Käßmann: Traurig und zornig über Lukaschenko

Hannover (epd). Die hannoversche Landesbischöfin Margot Käßmann hat traurig und zornig auf die Ankündigung des weißrussischen Präsidenten Alexander Lukaschenko reagiert, die Reisefreiheit für Minderjährige abzuschaffen. «Mich macht fassungslos, wie sich hier ein selbstherrlicher Politiker an Kindern vergreift», sagte Käßmann am Freitag dem epd. Seit 1990 sind in der hannoverschen Landeskirche jedes Jahr rund 1.000 Kinder aus Weißrussland zu Gast, um sich von den Spätfolgen der Atomreaktor-Katastrophe von Tschernobyl zu erholen.

«Wer einmal die Kinder vom Flughafen abgeholt hat und sehen konnte, wie sie nach ihrem Aufenthalt gestärkt, erholt und voller Hoffnung wieder nach Hause reisen, kann Lukaschenkos Ankündigungen nur als zynisch bezeichnen», sagte die Bischöfin. Es sei für sie immer bewegend gewesen, wie durch die Aktion «Hilfe für Tschernobyl-Kinder» Völkerverständigung gewachsen sei.

Lukaschenko plant, Kindern nur noch in Ausnahmefällen eine Auslandsreise zu gestatten, weil sie bei Aufenthalten im Westen mit den «schädlichen Werten der westlichen Konsumgesellschaft» konfrontiert würden. Durch diese Äußerungen werde einem ehrenamtlichen Engagement aus christlicher Nächstenliebe und Mitmenschlichkeit brutal der Boden entzogen, sagte Käßmann. «Gewachsenes Vertrauen, das wir in Europa dringend brauchen, wird beschädigt. Vor allem werden die Kinder darunter leiden», so die evangelische Theologin.

Nach Angaben der Landeskirche gelten in der verstrahlten Region Gomel nur sechs Prozent der Kinder als gesund. Die Krebserkrankungen stiegen weiter an, begleitet von zahlreichen anderen schweren Krankheiten wie Jugenddiabetes und Immunschwäche.
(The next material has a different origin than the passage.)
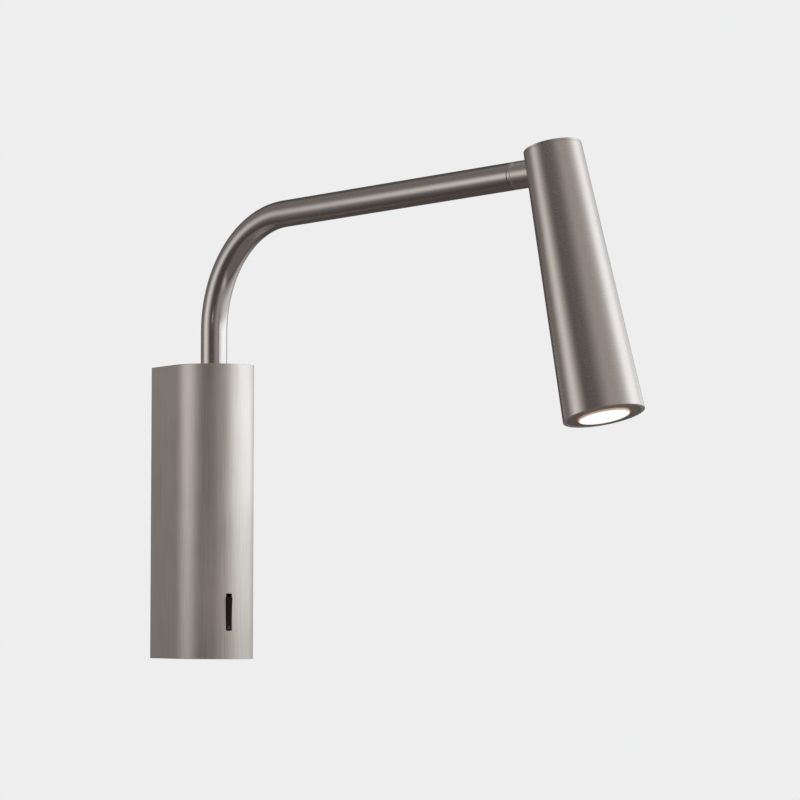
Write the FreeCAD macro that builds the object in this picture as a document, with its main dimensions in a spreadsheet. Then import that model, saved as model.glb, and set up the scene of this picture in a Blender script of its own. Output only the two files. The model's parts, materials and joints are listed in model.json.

Rund 600 Gastfamilien aus ganz Niedersachsen hätten in jedem Jahr die Kinder bei sich aufgenommen und liebevoll betreut. Allein in diesem Sommer seien außerdem 1,8 Tonnen an Medikamenten in die verstrahlte Region geschafft worden.

19. November 2004

Weißrussland schafft Reisefreiheit für Kinder ab

Moskau (epd). Der weißrussische Präsident Alexander Lukaschenko will die Reisefreiheit für Minderjährige abschaffen. Nur in Ausnahmefällen solle Kindern in Zukunft eine Auslandsreise erlaubt werden, zitierte die «Moscow Times» Lukaschenko am Freitag. Bei Aufenthalten im Westen würden weißrussische Kinder mit den schädlichen Werten der westlichen Konsumgesellschaft konfrontiert.

Bei einer Rede zur Eröffnung des neu gewählten Parlaments sprach sich der autoritäre Staatschef zudem kategorisch gegen Adoptionen weißrussischer Kinder durch Ausländer aus. «Dies ist eine Schande für den Staat und wir müssen ein für alle Mal Schluss damit machen», sagte Lukaschenko russischen Zeitungen zufolge. Jede Adoption und jeder Kuraufenthalt weißrussischer Kinder im Ausland müsse in Zukunft vom Bildungsminister persönlich genehmigt werden.

In der Vergangenheit hatten viele von der Reaktorkatastrophe in Tschernobyl betroffene Kinder ihre Ferien in Westeuropa verbracht. Lukaschenko, der die GUS-Republik seit 1994 mit zunehmend autoritären Methoden regiert, hatte die nach dem Zerfall der UdSSR eingeführte Reisefreiheit seiner Bürger bislang noch nicht erheblich eingeengt.